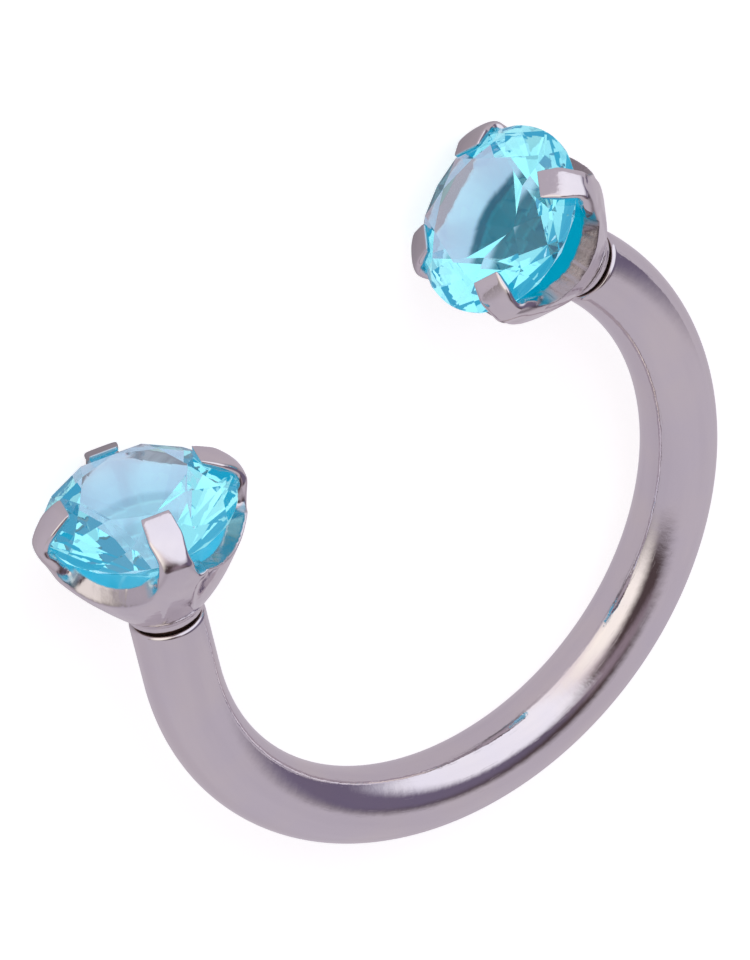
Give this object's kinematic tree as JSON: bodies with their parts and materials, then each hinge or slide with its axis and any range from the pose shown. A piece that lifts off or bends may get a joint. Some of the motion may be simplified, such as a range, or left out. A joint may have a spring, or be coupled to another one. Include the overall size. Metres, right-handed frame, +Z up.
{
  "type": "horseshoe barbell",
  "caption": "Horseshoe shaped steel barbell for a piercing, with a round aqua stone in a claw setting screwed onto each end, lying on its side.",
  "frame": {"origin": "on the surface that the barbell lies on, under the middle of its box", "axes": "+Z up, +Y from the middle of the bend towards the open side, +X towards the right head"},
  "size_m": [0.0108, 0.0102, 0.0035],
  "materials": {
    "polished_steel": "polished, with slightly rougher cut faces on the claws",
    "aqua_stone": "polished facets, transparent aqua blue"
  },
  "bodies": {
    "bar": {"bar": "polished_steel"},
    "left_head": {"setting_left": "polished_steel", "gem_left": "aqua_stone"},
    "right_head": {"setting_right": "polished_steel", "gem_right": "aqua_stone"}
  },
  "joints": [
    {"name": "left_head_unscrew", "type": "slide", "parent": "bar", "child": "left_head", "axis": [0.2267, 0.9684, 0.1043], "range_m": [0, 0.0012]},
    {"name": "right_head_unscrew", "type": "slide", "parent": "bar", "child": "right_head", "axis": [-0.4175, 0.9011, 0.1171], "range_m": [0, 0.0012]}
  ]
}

★ ★ ★

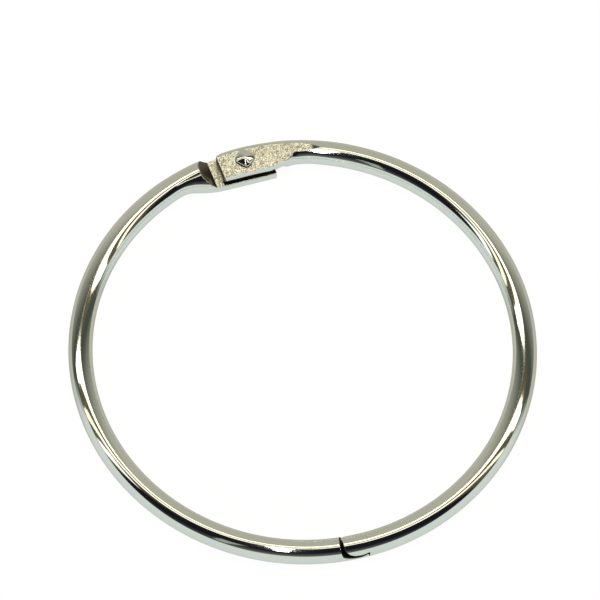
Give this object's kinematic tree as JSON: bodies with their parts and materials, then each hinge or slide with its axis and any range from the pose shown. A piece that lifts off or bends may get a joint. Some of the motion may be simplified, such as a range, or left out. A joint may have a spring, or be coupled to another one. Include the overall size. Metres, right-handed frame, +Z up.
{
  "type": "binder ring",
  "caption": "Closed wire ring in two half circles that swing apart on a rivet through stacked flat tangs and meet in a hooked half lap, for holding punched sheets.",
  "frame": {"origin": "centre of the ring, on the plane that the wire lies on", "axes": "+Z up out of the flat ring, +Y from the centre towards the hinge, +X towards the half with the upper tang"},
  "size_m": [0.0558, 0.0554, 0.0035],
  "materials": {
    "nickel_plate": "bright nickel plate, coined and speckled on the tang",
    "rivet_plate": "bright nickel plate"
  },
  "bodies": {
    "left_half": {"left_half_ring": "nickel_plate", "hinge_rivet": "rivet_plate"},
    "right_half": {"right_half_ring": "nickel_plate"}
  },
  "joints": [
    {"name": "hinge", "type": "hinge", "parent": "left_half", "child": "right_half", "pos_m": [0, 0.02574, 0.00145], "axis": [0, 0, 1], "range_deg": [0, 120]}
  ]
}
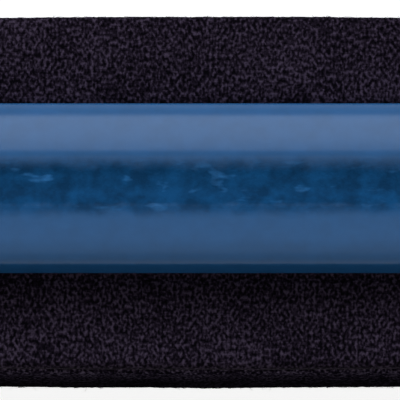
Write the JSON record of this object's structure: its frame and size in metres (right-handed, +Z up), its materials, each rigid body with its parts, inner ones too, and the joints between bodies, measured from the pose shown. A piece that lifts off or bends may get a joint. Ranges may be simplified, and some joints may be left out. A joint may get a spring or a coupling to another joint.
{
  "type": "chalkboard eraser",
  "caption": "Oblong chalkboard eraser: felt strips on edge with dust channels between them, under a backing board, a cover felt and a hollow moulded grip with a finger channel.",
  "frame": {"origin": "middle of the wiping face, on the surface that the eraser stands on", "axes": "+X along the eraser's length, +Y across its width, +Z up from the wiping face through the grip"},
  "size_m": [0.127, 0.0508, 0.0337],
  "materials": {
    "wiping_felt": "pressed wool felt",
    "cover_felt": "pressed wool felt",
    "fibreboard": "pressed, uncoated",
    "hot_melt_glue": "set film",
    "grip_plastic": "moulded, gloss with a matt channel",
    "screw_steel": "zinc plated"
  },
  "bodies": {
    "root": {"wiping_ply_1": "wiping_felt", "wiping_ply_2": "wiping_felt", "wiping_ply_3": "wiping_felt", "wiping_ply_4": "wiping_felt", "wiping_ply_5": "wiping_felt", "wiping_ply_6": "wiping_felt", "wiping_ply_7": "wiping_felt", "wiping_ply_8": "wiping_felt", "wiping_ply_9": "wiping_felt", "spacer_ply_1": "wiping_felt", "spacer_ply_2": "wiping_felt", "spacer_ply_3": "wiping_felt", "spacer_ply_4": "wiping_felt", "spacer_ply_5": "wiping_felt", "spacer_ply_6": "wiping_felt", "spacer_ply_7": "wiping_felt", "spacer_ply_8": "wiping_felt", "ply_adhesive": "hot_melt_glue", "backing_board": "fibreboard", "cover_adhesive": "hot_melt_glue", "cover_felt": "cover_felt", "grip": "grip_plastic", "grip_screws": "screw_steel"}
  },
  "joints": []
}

★ ★ ★

Consider the entries above and return each line with the string "joints".

  "joints": [
  "joints": [
Write the JSON record of this object's structure: its frame and size in metres (right-handed, +Z up), its materials, each rigid body with its parts, inner ones too, and the joints between bodies, measured from the pose shown. A piece that lifts off or bends may get a joint. Ranges may be simplified, and some joints may be left out. A joint may get a spring or a coupling to another joint.
  "joints": []